People’s Bank of China cuts key rates

China has cut both its key lending rate and the reserve requirement ratio in a bid to restore balance to the market

 
Pedestrians walk past the People's Bank of China. The institution has cut its key lending rate and its reserve requirement ratio in order to support the country's economy
Pedestrians walk past the People's Bank of China. The institution has cut its key lending rate and its reserve requirement ratio in order to support the country's economy 

The People’s Bank of China has cut its key lending rate in a bid to stem a gathering stock market collapse and, in doing so, arrest mounting fears concerning the country’s slowing growth. Less than 24 hours after “Black Monday” hit, so-called by local media when Chinese stocks suffered their biggest single-day slump since 2007, the central bank has responded by slashing its rates and pumping liquidity into the banking system.

The interest rate cut is the country’s fifth
since November

The interest rate cut is the country’s fifth since November and will see the key lending rate reduced to 4.6 percent, down from 4.75 percent, whereas the bank’s reserve requirement ratio stands at 18 percent, down from 18.5 percent previously. The latter means that the banking sector will be given more capital to play with at a time when many have been reluctant to lend, for fear of default.
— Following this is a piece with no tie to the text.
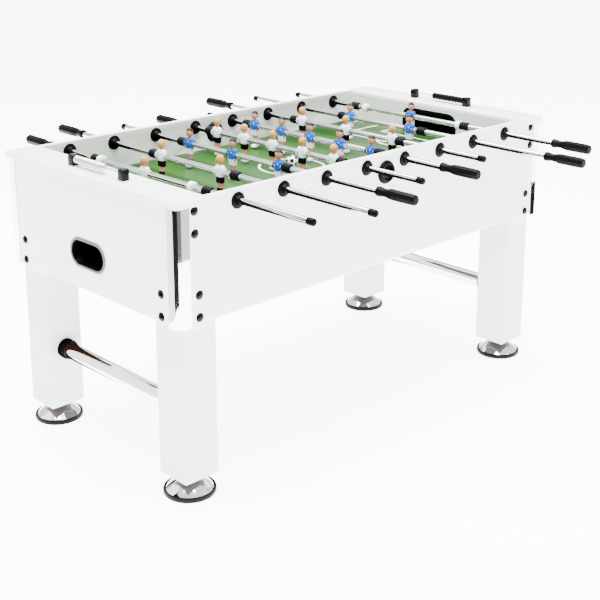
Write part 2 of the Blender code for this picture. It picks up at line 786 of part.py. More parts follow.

According to the People’s Bank of China, the measures were taken in order to reduce “the social cost of financing to promote and support the sustainable and healthy developments of the real economy.” However, many analysts believe that the rate cut is an overdue response to recent losses on the stock market, and the consensus is that not acting sooner contributed to “Black Monday”. The news is not all negative, and many have been keen to point out that the Shanghai index was up 43 percent on the year previous, as of Black Friday’s end.

The IMF forecasts that China’s growth for this year will come in at 6.8 percent, slightly less than the bank’s seven percent target; and the slowdown has led investors to believe that there will be knock-on effects for companies around the globe. With many reliant upon the world’s number two economy for growth, any negative news for China is negative for profitability, and markets have suffered greatly as a result.